Extracted records:
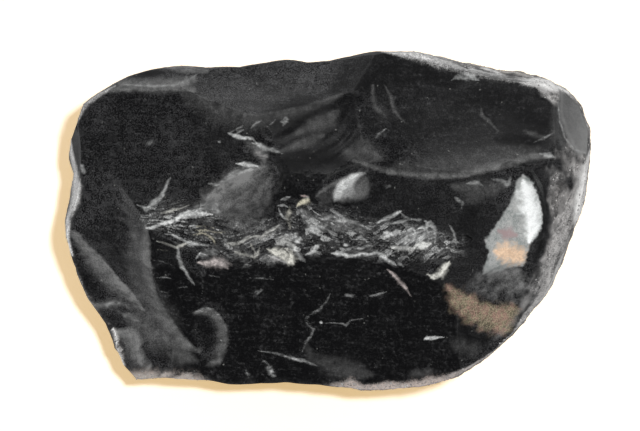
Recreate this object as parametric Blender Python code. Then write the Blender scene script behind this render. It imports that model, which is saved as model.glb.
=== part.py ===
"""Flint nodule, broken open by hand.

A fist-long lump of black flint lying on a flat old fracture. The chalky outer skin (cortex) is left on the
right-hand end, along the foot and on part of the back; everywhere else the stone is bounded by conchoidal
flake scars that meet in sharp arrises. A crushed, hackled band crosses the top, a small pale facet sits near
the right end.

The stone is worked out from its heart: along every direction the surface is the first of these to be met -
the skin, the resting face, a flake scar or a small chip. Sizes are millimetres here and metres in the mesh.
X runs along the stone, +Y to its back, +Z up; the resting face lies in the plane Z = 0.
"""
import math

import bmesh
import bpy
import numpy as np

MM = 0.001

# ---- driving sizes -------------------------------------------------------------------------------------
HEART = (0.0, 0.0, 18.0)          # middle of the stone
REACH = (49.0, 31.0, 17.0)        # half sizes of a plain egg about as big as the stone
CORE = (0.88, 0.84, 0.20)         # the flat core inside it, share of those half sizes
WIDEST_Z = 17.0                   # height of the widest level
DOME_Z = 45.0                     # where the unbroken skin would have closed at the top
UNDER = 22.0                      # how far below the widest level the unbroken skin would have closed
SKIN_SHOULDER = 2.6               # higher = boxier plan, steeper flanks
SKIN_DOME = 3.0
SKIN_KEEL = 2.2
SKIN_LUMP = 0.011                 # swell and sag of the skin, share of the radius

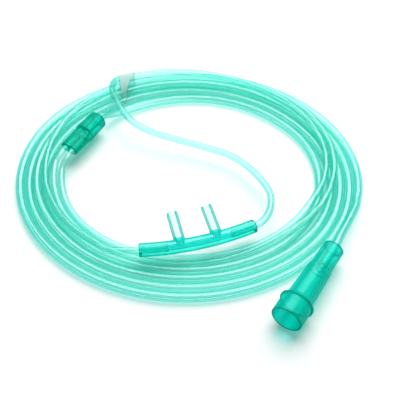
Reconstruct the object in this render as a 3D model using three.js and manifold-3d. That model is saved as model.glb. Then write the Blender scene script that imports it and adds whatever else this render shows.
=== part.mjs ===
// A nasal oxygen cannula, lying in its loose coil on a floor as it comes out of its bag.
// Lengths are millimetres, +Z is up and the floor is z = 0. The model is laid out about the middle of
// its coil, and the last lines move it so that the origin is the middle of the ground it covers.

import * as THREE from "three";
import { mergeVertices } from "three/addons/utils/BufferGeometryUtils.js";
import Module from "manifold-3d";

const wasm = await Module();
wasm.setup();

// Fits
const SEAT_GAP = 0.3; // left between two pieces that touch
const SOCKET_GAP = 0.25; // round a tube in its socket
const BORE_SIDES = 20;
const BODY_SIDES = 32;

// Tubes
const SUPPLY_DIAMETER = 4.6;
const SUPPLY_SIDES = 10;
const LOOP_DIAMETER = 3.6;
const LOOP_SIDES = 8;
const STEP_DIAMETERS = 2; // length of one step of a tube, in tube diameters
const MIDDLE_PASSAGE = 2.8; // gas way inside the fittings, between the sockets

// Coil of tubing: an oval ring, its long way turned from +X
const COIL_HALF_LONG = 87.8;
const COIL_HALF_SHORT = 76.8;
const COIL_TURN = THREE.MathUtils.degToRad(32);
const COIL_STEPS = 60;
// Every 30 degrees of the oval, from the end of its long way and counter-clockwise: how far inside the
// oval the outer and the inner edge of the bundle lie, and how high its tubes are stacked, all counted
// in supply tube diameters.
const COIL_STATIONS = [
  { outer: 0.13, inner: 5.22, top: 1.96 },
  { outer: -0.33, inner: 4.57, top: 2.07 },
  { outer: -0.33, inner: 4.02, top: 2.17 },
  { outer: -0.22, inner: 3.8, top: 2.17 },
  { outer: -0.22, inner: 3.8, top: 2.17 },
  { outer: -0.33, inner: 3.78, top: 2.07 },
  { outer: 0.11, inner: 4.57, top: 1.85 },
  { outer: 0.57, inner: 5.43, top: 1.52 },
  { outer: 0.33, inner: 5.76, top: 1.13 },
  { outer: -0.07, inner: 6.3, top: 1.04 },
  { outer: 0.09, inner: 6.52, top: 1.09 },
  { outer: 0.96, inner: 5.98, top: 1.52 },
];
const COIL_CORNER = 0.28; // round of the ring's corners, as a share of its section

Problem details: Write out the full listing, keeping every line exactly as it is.

Exercise answer:
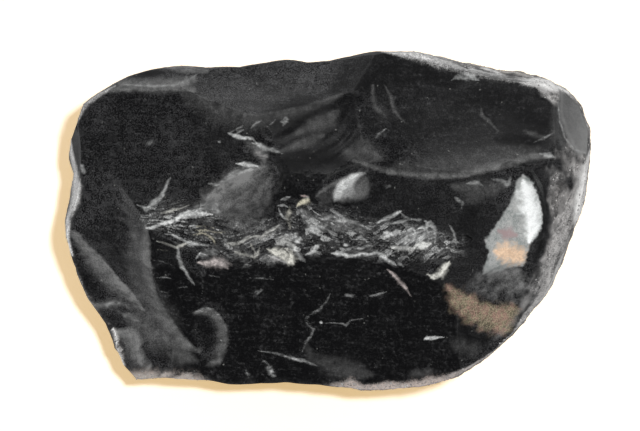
Recreate this object as parametric Blender Python code. Then write the Blender scene script behind this render. It imports that model, which is saved as model.glb.
=== part.py ===
"""Flint nodule, broken open by hand.

A fist-long lump of black flint lying on a flat old fracture. The chalky outer skin (cortex) is left on the
right-hand end, along the foot and on part of the back; everywhere else the stone is bounded by conchoidal
flake scars that meet in sharp arrises. A crushed, hackled band crosses the top, a small pale facet sits near
the right end.

The stone is worked out from its heart: along every direction the surface is the first of these to be met -
the skin, the resting face, a flake scar or a small chip. Sizes are millimetres here and metres in the mesh.
X runs along the stone, +Y to its back, +Z up; the resting face lies in the plane Z = 0.
"""
import math

import bmesh
import bpy
import numpy as np

MM = 0.001

# ---- driving sizes -------------------------------------------------------------------------------------
HEART = (0.0, 0.0, 18.0)          # middle of the stone
REACH = (49.0, 31.0, 17.0)        # half sizes of a plain egg about as big as the stone
CORE = (0.88, 0.84, 0.20)         # the flat core inside it, share of those half sizes
WIDEST_Z = 17.0                   # height of the widest level
DOME_Z = 45.0                     # where the unbroken skin would have closed at the top
UNDER = 22.0                      # how far below the widest level the unbroken skin would have closed
SKIN_SHOULDER = 2.6               # higher = boxier plan, steeper flanks
SKIN_DOME = 3.0
SKIN_KEEL = 2.2
SKIN_LUMP = 0.011                 # swell and sag of the skin, share of the radius

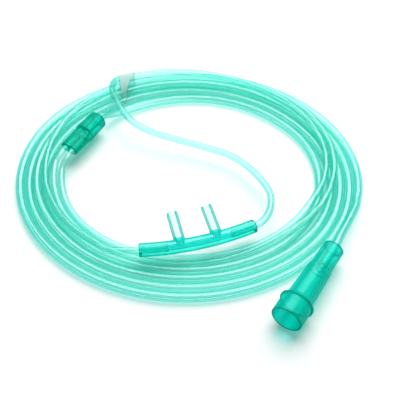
Reconstruct the object in this render as a 3D model using three.js and manifold-3d. That model is saved as model.glb. Then write the Blender scene script that imports it and adds whatever else this render shows.
=== part.mjs ===
// A nasal oxygen cannula, lying in its loose coil on a floor as it comes out of its bag.
// Lengths are millimetres, +Z is up and the floor is z = 0. The model is laid out about the middle of
// its coil, and the last lines move it so that the origin is the middle of the ground it covers.

import * as THREE from "three";
import { mergeVertices } from "three/addons/utils/BufferGeometryUtils.js";
import Module from "manifold-3d";

const wasm = await Module();
wasm.setup();

// Fits
const SEAT_GAP = 0.3; // left between two pieces that touch
const SOCKET_GAP = 0.25; // round a tube in its socket
const BORE_SIDES = 20;
const BODY_SIDES = 32;

// Tubes
const SUPPLY_DIAMETER = 4.6;
const SUPPLY_SIDES = 10;
const LOOP_DIAMETER = 3.6;
const LOOP_SIDES = 8;
const STEP_DIAMETERS = 2; // length of one step of a tube, in tube diameters
const MIDDLE_PASSAGE = 2.8; // gas way inside the fittings, between the sockets

// Coil of tubing: an oval ring, its long way turned from +X
const COIL_HALF_LONG = 87.8;
const COIL_HALF_SHORT = 76.8;
const COIL_TURN = THREE.MathUtils.degToRad(32);
const COIL_STEPS = 60;
// Every 30 degrees of the oval, from the end of its long way and counter-clockwise: how far inside the
// oval the outer and the inner edge of the bundle lie, and how high its tubes are stacked, all counted
// in supply tube diameters.
const COIL_STATIONS = [
  { outer: 0.13, inner: 5.22, top: 1.96 },
  { outer: -0.33, inner: 4.57, top: 2.07 },
  { outer: -0.33, inner: 4.02, top: 2.17 },
  { outer: -0.22, inner: 3.8, top: 2.17 },
  { outer: -0.22, inner: 3.8, top: 2.17 },
  { outer: -0.33, inner: 3.78, top: 2.07 },
  { outer: 0.11, inner: 4.57, top: 1.85 },
  { outer: 0.57, inner: 5.43, top: 1.52 },
  { outer: 0.33, inner: 5.76, top: 1.13 },
  { outer: -0.07, inner: 6.3, top: 1.04 },
  { outer: 0.09, inner: 6.52, top: 1.09 },
  { outer: 0.96, inner: 5.98, top: 1.52 },
];
const COIL_CORNER = 0.28; // round of the ring's corners, as a share of its section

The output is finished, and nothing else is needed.